Paris Hilton blogged to her fans the other day, to tell them how busy with work she’s been. Now, you guys all know that I was a Paris Hilton fan for approximately 3 minutes, after she did that rebuttal ad to McCain’s commercial. That was genius. But my respect for her was short lived, because, let’s face it, she’s ridiculous. Anyway, try to contain your nausea when you read how different her summer has been from summers past:
“Hope you’re all having a wonderful summer. This is actually the first summer where I didn’t just lounge around in St. Tropez or a private beach somewhere–I didn’t take a vacation this summer because it’s been non- stop work.”

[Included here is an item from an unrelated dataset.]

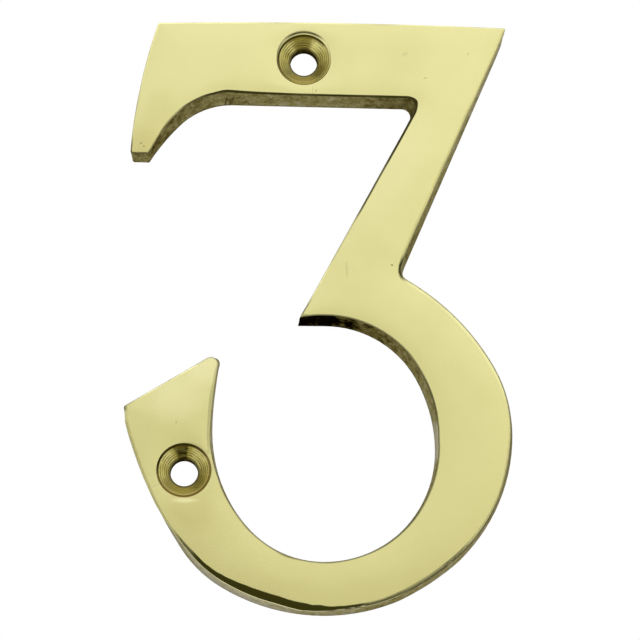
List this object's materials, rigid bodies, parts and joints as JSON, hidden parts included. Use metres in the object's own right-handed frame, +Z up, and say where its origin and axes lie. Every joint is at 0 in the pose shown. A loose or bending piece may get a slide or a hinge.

Work, she says. As opposed to lounging in St Tropez or a private beach, which would be her typical summer “vacation.” And I’m sure you’re wondering, as was I, what type of “work” she was busy with. Well, here’s what she says:
“I’ve been shooting the show, editing it, traveling to Europe to promote my handbag line and fragrance, designing my fall collection for my shoes and clothing line, and working in my studio on a new album. So professionally its been a very successful and productive summer. My favorite part of the summer has been the time I’ve gotten to spend on tour with my love Benj
We always have the best time together and he’s played some shows in some pretty rad places: Orlando for example, so we got to go to Disney World, which is always a blast! He’s such an amazing boyfriend and so talented too…I love watching him perform on stage, so hot!
Loves it!”
Let me see if I can translate. She’s been prancing about on camera, telling people which scenes of her show to cut because they make her look wonky-eyed, flying in lavish private jets to fabulous places to hold up bottles of perfume and purses that she didn’t actually design but merely said, “Loves it!” about, singing songs, and going to rock concerts and amusement parks. Am I the only one who doesn’t consider any of those things “work?”

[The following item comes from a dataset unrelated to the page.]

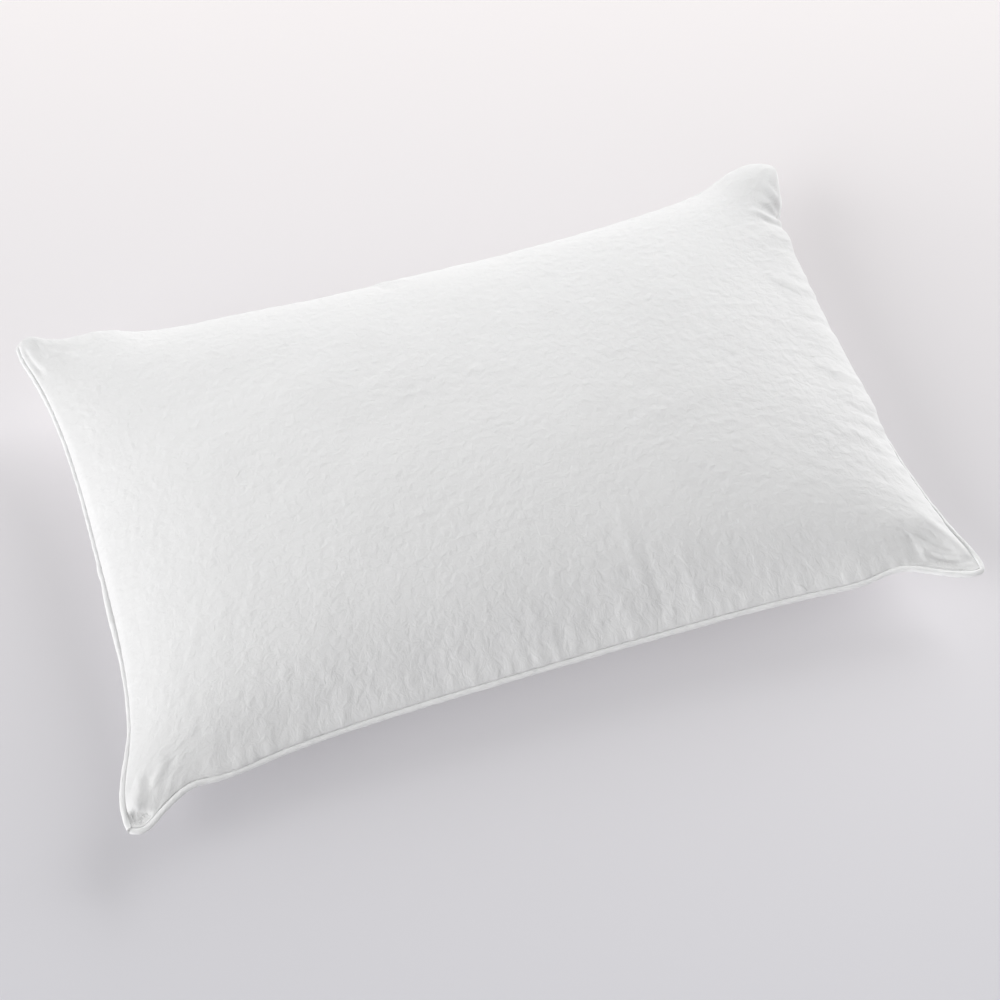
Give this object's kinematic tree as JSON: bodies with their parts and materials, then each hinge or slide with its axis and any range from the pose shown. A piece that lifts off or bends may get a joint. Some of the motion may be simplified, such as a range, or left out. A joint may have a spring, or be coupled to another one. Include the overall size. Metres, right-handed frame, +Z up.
{
  "type": "bed pillow",
  "caption": "Plump rectangular bed pillow in plain white cotton with a narrow corded edge, lying flat.",
  "frame": {"origin": "under the middle of the pillow, on the surface it lies on", "axes": "+X along the long side, +Y across towards the back, +Z up"},
  "size_m": [0.7386, 0.495, 0.1401],
  "materials": {
    "ticking": "tightly woven white down-proof cotton, matt with a faint sheen",
    "piping": "the same white cotton, cut on the bias and folded round a cord",
    "cord": "soft twisted cotton cord, undyed",
    "thread": "white polyester sewing thread, slight sheen",
    "down": "loose white down and small feathers"
  },
  "bodies": {
    "root": {"top_panel": "ticking", "bottom_panel": "ticking", "piping_strip": "piping", "piping_cord": "cord", "seam_needle_thread": "thread", "seam_bobbin_thread": "thread", "overlock_thread": "thread", "closing_thread": "thread", "filling": "down"}
  },
  "joints": []
}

If my “work” was as vacation-filled as Paris, I might get tired of all the jet setting. But it would take more than a summer to get bored with it or consider it real work.
It’s also hard work laying on your back with your leggs in the air all the time.
Thanks, now I hate my work even more… and her horrible swimsuit.
well wasn’t she cut off of her grandfather’s money? maybe she finally got the hint that she’s got to “work”, which sounds like it’s got an alternate definition than what we normally mean…
I just know she counts updating her blog as work. Of course, remembering how to type and spell might just BE work.
I’ll bet she was frightened by getting a callus at an early age.
I don’t think she types her own blog. She has someone for that.
I see London, I see Paris, I see sand in someone’s underpants! Love her definition of “work.” Wah.
Ha, you’re correct, Lioness, crotch sand is totally evident!